Object modeling scripts

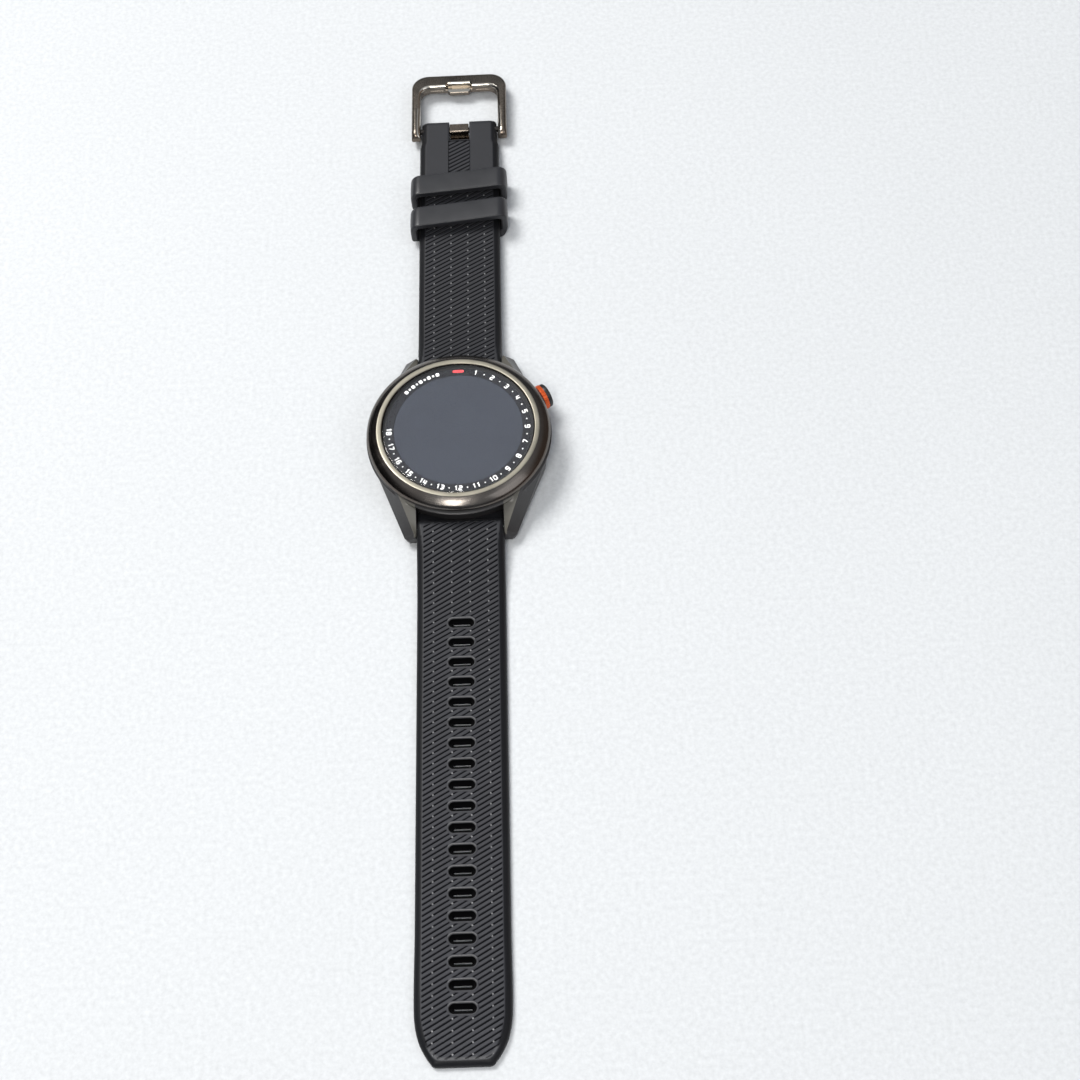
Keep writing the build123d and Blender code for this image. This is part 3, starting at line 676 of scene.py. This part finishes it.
HWI = 10.03
head = [
    (20.85, HWI, 2.75, 3.65, 0.4, 0.22), (21.25, HWI, 2.0, 4.4, 0.5, 0.35), (21.9, HWI, 1.5, 4.9, 0.6, 0.45),
    (22.7, HWI, 1.3, 5.1, 0.8, 0.6), (24.6, HWI, 1.17, 5.0, 1.0, 0.8), (25.5, HWI + 0.02, 1.13, 4.92, 1.2, 0.95),
    (26.1, 10.2, 1.08, 4.83, 1.4, 1.2),
]
long_keys = head + [
    (29.0, 10.2, 0.72, 4.35, 1.6, 1.45), (33.0, 10.2, 0.32, 3.55, 1.6, 1.45), (37.5, 10.2, 0.08, 2.85, 1.6, 1.4),
    (42.0, 10.2, 0.0, 2.45, 1.6, 1.4), (44.0, 10.2, 0.0, 2.4, 1.6, 1.4), (120.0, 10.2, 0.0, 2.4, 1.6, 1.4),
    (133.0, 10.32, 0.0, 2.4, 1.65, 1.4), (138.0, 10.25, 0.0, 2.4, 1.7, 1.4), (140.5, 10.0, 0.0, 2.4, 1.7, 1.4),
    (142.5, 9.6, 0.0, 2.4, 1.7, 1.4), (144.4, 8.98, 0.0, 2.4, 1.7, 1.4), (146.1, 8.15, 0.0, 2.4, 1.7, 1.4),
    (147.4, 7.35, 0.0, 2.38, 1.7, 1.38), (148.2, 6.75, 0.0, 2.36, 1.7, 1.36), (LONG_TIP - 0.2, 6.3, 0.05, 2.34, 1.7, 1.34),
    (LONG_TIP, 5.7, 0.2, 2.3, 1.7, 1.3),
]
GROOVE_Y_LONG = -SLOT_FIRST + 0.3125
long_strap = strap("strap_long_silicone", -1, long_keys, GROOVE_Y_LONG, 20.85, LONG_TIP, True, tip=True, phase_u=SLOT_FIRST)

top = SHORT_Z + 2.4
short_keys = head + [
    (29.0, 10.2, 1.3, 4.55, 1.6, 1.45), (33.0, 10.2, 1.6, 4.25, 1.6, 1.42), (37.0, 10.2, SHORT_Z, top, 1.6, 1.4),
    (92.0, 10.2, SHORT_Z, top, 1.6, 1.4), (94.0, 9.75, SHORT_Z, top, 1.5, 1.3), (98.8, 9.75, SHORT_Z, top, 1.5, 1.3),
    (99.5, 9.72, SHORT_Z + 0.1, top - 0.08, 1.5, 1.2), (100.0, 9.6, SHORT_Z + 0.35, top - 0.3, 1.4, 1.0),
    (SHORT_END, 9.4, SHORT_Z + 0.75, top - 0.7, 1.2, 0.6),
]
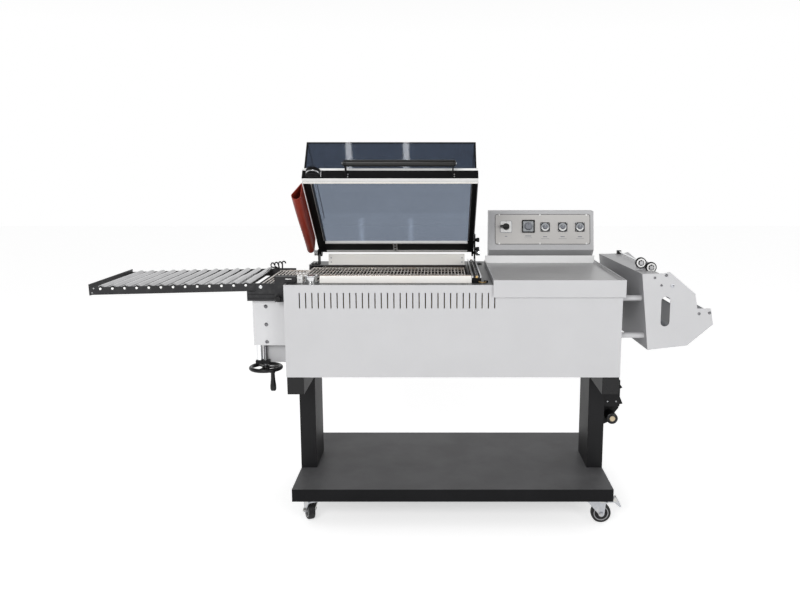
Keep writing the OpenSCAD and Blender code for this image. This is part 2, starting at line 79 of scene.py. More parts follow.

:: The request ::
Your task is to pick out every line with the string "starting" and copy it.

:: Output of the task ::
Keep writing the build123d and Blender code for this image. This is part 3, starting at line 676 of scene.py. This part finishes it.
Keep writing the OpenSCAD and Blender code for this image. This is part 2, starting at line 79 of scene.py. More parts follow.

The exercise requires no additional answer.